More later, Blogger is being finicky right now...

Tuesday, December 12, 2006

The fuzz

So Gurg asks a good question: what sort of weapons do we have on station and how are we policed? Well, contrary to the movie "The Thing", which insinuates that we have flame throwers and machine guns hidden away somewhere, we have only one gun. Or rather, the station manager for the National Science Foundation has the gun. But no bullets. Those are held by his deputy in a seperate location. The director has been deputized as a special US Marshal, or so he informed us upon our arrival briefing. In reality I think he has just seen the movie "Tombstone" a few dozen times to many. But I know a guy who knows a guy who has actually seen the gun, and just sitting in a desk drawer in the guy's office amongst paper clips and ballpoint pens. Apparently it is some sort of standard issue side arm, not the gold plated revolver we had imagined. So that is how we are "policed", oficially. It is rare for such measures to be needed though, the only story I can think of is the winter-over who went skipping through the Galley singing Mary Had a Little Lamb and hitting coworkers on the head with a hammer. Then there is the one about the dinning attendant who showed up to work naked but for her apron. She was promptly fired, but then she suprised them by hiding out on Observation Hill outside of town and then sneaking around between friends rooms being sheltered so as to miss the flight that was to take her off the ice. Naturally she was eventually caught, as is bound to happen in such a small community, but these are the stuff of legends. Although with only one gun and it with ammon stored elsewhere, we may be in dire straights if the Kiwis at the New Zealand base ever invade. At least we have them out numbered: 1094 to 97.

Friday, December 08, 2006

Pegasus

So because the sea ice is rapidly melting (it is a seasonal thing, not so much the global warming thing, that is apparent else where), the trail out to the historic hut at Cape Evans is closed to recreational travel, therefor the rec department has been offering trips onto the permanant ice shelf where a C-121 Super Constellation (largish cargo plane) crashed in 1970. Coming in on final approach past the point of safe return for fuel to get back to New Zealand, the crew could see the storm coming from across the sound and lost visual of the runway moments before landing. They circled, hoping for a break in the weather until fuel forced them down on an instrument approach. They might have landed well in spite of all that had not snow drifted across the runway during the storm, breaking off their front landing gear and causing the plane to skid and slide and shear off one wing and both propellers. But no fatalities and only minor injuries. If course they were now in a wrecked plane in the middle of the ice shelf in a white out storm, but eventually theu were found and rescued. Later the plane was drug about a mile away from the airfield, as the commander on site thought it bad for morale to have a wrecked plane sitting at the edge of the runway. Now the recreation department offers trips out to the plane where people can crawl about on the wreckage and slide down the snow banks on the fuselage.
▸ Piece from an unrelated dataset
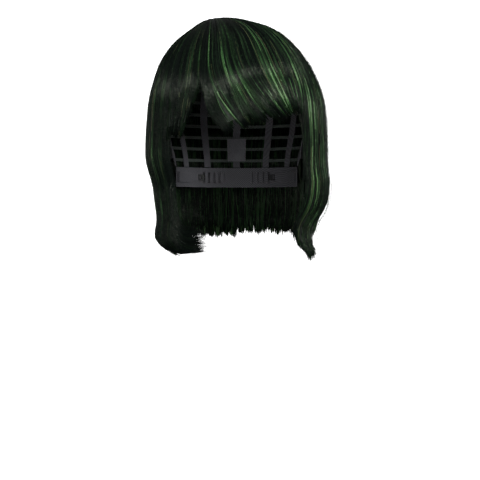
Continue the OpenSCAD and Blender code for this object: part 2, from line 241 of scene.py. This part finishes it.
def resample(path, count, stop=None):
    """Points along each path by its length, as far as stop, which counts the path's steps."""
    step = np.linalg.norm(np.diff(path, axis=1), axis=2)
    run = np.concatenate([np.zeros((len(path), 1)), np.cumsum(step, axis=1)], axis=1)
    at = np.arange(path.shape[1])
    out = np.empty((len(path), count, path.shape[2]))
    for i in range(len(path)):
        end = run[i, -1] if stop is None else np.interp(stop[i], at, run[i])
        want = np.linspace(0, 1, count) ** TIP_SPACING * end
        for k in range(path.shape[2]):
            out[i, :, k] = np.interp(want, run[i], path[i, :, k])
    return out


class Locks:
    """The locks that the hair falls in, each about as wide as width in degrees, with random values that
    the strands of a lock share."""

    def __init__(self, width, partings=()):
        n = int(360 / width)
        edges = np.linspace(-181, 181, n + 1) + rng.uniform(-0.3, 0.3, n + 1) * width
        for parting in partings:
            edges = edges[np.abs(edges - parting) > 0.6 * width]
        self.edges = np.sort(np.concatenate([edges, partings]))
        self.values = rng.random((len(self.edges), 5))

    def of(self, bearing):
        """For each bearing: its lock's middle, how far off that it is, and the lock's random values."""
        b = signed(bearing)
        k = np.clip(np.searchsorted(self.edges, b, side="right") - 1, 0, len(self.edges) - 2)
        centre = (self.edges[k] + self.edges[k + 1]) / 2
        return centre, (b - centre) * 2 / (self.edges[k + 1] - self.edges[k]), self.values[k]


WIDE_LOCKS = Locks(6.0, (PARTING, SLIT))
FINE_LOCKS = Locks(1.25, (PARTING,))


DOME_POINTS, HANG_POINTS = 24, 48     # a path's points on the dome, and below the hat line


def hair_paths(bearing, start, ragged, deep, lag, count):
    """Strands from the crown over the dome and down to the hair's lower edge. start is 0 at the whorl and
    1 at the hat line, and deep holds the depth at the root, in the middle and at the tip."""
    n = len(bearing)
    along = start[:, None] + (1 - start[:, None]) * np.linspace(0, 1, DOME_POINTS)[None, :]
    target = hair_point(bearing, np.zeros(n), np.zeros(n), deep[1])[:, :2]
    xy = WHORL + (target - WHORL)[:, None, :] * along[..., None]
    b_dome, up_dome = dome_place(xy)
    wide, wide_off, wide_rand = WIDE_LOCKS.of(bearing)
    fine, _, fine_rand = FINE_LOCKS.of(bearing)
    own = signed(bearing)[:, None]
    lowest = hair_edge(bearing).min() - 6 * MM
    low = np.linspace(0, 1, HANG_POINTS + 1)[1:] * lowest
    b = np.concatenate([own + signed(signed(b_dome) - own), np.repeat(own, HANG_POINTS, 1)], 1)
    up = np.concatenate([up_dome, np.zeros((n, HANG_POINTS))], 1)
    run = np.concatenate([np.zeros((n, DOME_POINTS)), np.repeat(low[None, :], n, 0)], 1)
    height = np.where(up > 0, TOP_Z * np.sin(rad(up)), run)
    down = ease((60 * MM - height) / (60 * MM - lowest))
    b = b + sweep(own, height)
    pull = mix(0.1, 1, ease(np.abs(own - PARTING) / 4))
    gather = 0.28 * down ** 1.5
    gather = np.where(np.abs(own) < CORNER, gather + 0.22 * down ** 6, gather)
    b = b + gather * pull * (wide[:, None] - own) + down * (fine[:, None] - own) * 0.5
    b = b + down * (wide_rand[:, 0:1] - 0.5) * 2.6 * np.sin(wide_rand[:, 1:2] * ROUND + down * 5)
    b = b + down * rng.normal(0, 0.7, (n, 1)) * np.sin(rng.random((n, 1)) * ROUND + down * 7)
    near = np.clip(b, signed(bearing).min() - 3, signed(bearing).max() + 60)
    edge = hair_edge(near) + ragged[:, None] + lag[:, None]
    under = height - np.maximum(edge, lowest)
    first = np.argmax(under < 0, axis=1)
    first = np.where((under < 0).any(axis=1), first, under.shape[1] - 1)
    first = np.maximum(first, 3)
    rows = np.arange(n)
    before, after = under[rows, first - 1], under[rows, first]
    stop = first - 1 + np.clip(before / np.maximum(before - after, 1e-9), 0.05, 1)
    t = np.arange(b.shape[1])[None, :] / stop[:, None]
    depth = mix(deep[0][:, None], deep[1][:, None], ease(t / 0.3))
    depth = mix(depth, deep[2][:, None], ease((t - 0.45) / 0.55))
    depth = depth + (wide_off ** 2)[:, None] * down * 1.8 * MM
    depth = depth + fine_rand[:, 2:3] * mix(0.6, 1.6, down) * MM
    return resample(hanging_point(b, up, run, depth, lag[:, None]), count, stop)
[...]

Incidentally, the name of the plane was Pegasus.


Monday, December 04, 2006

Wedge

That is, a simple tool. AKA this guy. Here from MSNBC to do a piece on environmental studies and global warming (yes, it is very real) he is also doing a travelogue and his first piece a few days ago got him in hot water around station, and very nearly his ass kicked and then properly shunned. But he has more or less come around and stopped publishing crap, so I guess he's alright. That and he bought me a beer at Scott Base the other day after I chewed his ass for awhile. Anyway, his current update is on recreation on station, with a description and photos of the rugby team and Skirt Party. And there is a good slideshow that shows a fair bit of station life.